[start of Source excerpt]
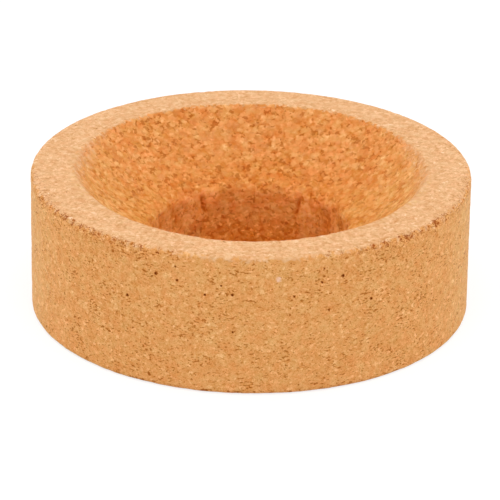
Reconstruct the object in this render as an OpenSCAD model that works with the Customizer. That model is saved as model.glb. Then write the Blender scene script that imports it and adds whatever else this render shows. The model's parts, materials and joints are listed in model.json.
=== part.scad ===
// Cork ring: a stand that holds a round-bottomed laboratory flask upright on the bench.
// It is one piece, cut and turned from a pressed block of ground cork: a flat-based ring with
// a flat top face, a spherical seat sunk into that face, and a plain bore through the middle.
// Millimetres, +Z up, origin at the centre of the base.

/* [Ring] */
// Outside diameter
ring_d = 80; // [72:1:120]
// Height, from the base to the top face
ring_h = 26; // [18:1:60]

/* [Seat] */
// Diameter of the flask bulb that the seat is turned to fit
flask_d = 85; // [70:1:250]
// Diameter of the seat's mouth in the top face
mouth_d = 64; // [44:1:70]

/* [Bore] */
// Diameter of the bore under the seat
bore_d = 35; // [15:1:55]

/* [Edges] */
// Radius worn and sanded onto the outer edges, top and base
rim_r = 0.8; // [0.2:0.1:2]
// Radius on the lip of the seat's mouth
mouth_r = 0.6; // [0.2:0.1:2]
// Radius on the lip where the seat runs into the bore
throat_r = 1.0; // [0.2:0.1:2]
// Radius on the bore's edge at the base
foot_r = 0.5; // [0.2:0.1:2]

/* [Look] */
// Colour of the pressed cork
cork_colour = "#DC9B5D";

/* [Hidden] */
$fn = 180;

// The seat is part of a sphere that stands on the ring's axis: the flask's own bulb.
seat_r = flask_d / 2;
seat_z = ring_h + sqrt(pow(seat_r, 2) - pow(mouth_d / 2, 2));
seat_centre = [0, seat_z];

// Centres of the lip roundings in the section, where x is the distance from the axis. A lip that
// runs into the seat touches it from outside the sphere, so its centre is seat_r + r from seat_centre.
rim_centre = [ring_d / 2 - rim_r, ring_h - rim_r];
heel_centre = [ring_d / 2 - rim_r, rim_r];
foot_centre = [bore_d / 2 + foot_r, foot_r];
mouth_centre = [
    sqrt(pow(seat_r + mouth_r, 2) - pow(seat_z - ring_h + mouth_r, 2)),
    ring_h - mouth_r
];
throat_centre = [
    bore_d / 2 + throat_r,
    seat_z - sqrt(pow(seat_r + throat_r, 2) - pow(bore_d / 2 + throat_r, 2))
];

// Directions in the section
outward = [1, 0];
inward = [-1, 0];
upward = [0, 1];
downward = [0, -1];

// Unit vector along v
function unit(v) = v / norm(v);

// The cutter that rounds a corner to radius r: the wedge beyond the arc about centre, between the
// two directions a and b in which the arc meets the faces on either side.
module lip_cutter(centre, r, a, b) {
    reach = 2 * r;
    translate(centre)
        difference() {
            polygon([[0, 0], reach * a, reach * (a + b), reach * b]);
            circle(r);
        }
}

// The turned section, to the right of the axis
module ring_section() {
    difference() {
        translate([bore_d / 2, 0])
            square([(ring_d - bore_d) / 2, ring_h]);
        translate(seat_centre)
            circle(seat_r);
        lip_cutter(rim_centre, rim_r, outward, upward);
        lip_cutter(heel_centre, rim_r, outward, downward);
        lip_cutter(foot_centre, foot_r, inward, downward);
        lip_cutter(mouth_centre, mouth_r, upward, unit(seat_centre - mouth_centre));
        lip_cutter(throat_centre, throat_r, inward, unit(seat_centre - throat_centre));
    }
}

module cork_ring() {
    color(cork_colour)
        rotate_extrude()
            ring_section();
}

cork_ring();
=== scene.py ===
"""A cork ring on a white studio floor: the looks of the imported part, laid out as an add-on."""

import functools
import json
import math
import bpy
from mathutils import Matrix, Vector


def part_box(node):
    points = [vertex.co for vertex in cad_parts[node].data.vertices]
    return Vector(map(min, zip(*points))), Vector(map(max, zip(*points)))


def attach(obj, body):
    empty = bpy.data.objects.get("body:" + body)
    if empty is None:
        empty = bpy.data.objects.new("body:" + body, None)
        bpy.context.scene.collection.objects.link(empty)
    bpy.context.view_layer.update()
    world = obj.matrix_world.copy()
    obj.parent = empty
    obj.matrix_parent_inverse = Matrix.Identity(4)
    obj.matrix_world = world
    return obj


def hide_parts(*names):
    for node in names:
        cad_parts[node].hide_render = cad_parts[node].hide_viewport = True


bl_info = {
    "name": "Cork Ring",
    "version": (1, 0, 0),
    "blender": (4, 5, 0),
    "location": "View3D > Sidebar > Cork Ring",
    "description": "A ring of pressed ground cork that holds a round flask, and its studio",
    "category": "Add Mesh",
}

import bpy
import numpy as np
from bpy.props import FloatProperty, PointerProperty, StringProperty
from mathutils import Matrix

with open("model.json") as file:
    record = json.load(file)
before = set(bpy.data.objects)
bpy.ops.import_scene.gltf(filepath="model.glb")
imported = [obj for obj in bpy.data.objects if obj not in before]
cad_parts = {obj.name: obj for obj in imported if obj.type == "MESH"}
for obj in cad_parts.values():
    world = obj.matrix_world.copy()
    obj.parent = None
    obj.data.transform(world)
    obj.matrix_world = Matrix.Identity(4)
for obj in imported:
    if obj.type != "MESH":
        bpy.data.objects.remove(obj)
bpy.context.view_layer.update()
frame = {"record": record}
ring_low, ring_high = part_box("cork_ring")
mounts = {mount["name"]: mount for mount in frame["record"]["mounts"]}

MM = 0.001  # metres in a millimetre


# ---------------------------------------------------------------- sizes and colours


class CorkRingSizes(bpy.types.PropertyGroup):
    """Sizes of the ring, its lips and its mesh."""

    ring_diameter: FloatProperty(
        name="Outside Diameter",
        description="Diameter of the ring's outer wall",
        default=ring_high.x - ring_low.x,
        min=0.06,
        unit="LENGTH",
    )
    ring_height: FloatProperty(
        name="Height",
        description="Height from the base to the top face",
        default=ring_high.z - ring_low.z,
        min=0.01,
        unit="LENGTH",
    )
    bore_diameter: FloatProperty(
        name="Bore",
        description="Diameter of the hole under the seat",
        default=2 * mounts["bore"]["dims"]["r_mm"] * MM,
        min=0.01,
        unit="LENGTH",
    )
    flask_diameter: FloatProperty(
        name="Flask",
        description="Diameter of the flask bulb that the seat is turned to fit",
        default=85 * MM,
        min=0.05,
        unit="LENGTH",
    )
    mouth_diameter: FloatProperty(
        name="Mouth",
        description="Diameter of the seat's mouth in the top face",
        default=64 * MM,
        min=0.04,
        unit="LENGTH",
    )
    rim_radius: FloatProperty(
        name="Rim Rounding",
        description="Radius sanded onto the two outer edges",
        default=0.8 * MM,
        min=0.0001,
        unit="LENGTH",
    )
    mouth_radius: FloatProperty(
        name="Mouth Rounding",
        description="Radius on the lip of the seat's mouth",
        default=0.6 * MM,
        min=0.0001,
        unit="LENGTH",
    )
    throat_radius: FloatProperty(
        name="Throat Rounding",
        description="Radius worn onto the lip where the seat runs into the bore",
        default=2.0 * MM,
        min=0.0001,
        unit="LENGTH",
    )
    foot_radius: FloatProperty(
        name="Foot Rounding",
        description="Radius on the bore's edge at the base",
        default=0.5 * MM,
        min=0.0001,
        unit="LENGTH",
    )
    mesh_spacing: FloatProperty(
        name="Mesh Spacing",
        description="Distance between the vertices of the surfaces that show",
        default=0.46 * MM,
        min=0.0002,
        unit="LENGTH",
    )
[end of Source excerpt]
#### Task
Begin with the line that has "of the axis" in the listing above and end after the line that has "cad_parts[node].hide_render = cad_parts[node].hide_viewport"; output those lines exactly.

#### Complete output
// The turned section, to the right of the axis
module ring_section() {
    difference() {
        translate([bore_d / 2, 0])
            square([(ring_d - bore_d) / 2, ring_h]);
        translate(seat_centre)
            circle(seat_r);
        lip_cutter(rim_centre, rim_r, outward, upward);
        lip_cutter(heel_centre, rim_r, outward, downward);
        lip_cutter(foot_centre, foot_r, inward, downward);
        lip_cutter(mouth_centre, mouth_r, upward, unit(seat_centre - mouth_centre));
        lip_cutter(throat_centre, throat_r, inward, unit(seat_centre - throat_centre));
    }
}

module cork_ring() {
    color(cork_colour)
        rotate_extrude()
            ring_section();
}

cork_ring();
=== scene.py ===
"""A cork ring on a white studio floor: the looks of the imported part, laid out as an add-on."""

import functools
import json
import math
import bpy
from mathutils import Matrix, Vector


def part_box(node):
    points = [vertex.co for vertex in cad_parts[node].data.vertices]
    return Vector(map(min, zip(*points))), Vector(map(max, zip(*points)))


def attach(obj, body):
    empty = bpy.data.objects.get("body:" + body)
    if empty is None:
        empty = bpy.data.objects.new("body:" + body, None)
        bpy.context.scene.collection.objects.link(empty)
    bpy.context.view_layer.update()
    world = obj.matrix_world.copy()
    obj.parent = empty
    obj.matrix_parent_inverse = Matrix.Identity(4)
    obj.matrix_world = world
    return obj


def hide_parts(*names):
    for node in names:
        cad_parts[node].hide_render = cad_parts[node].hide_viewport = True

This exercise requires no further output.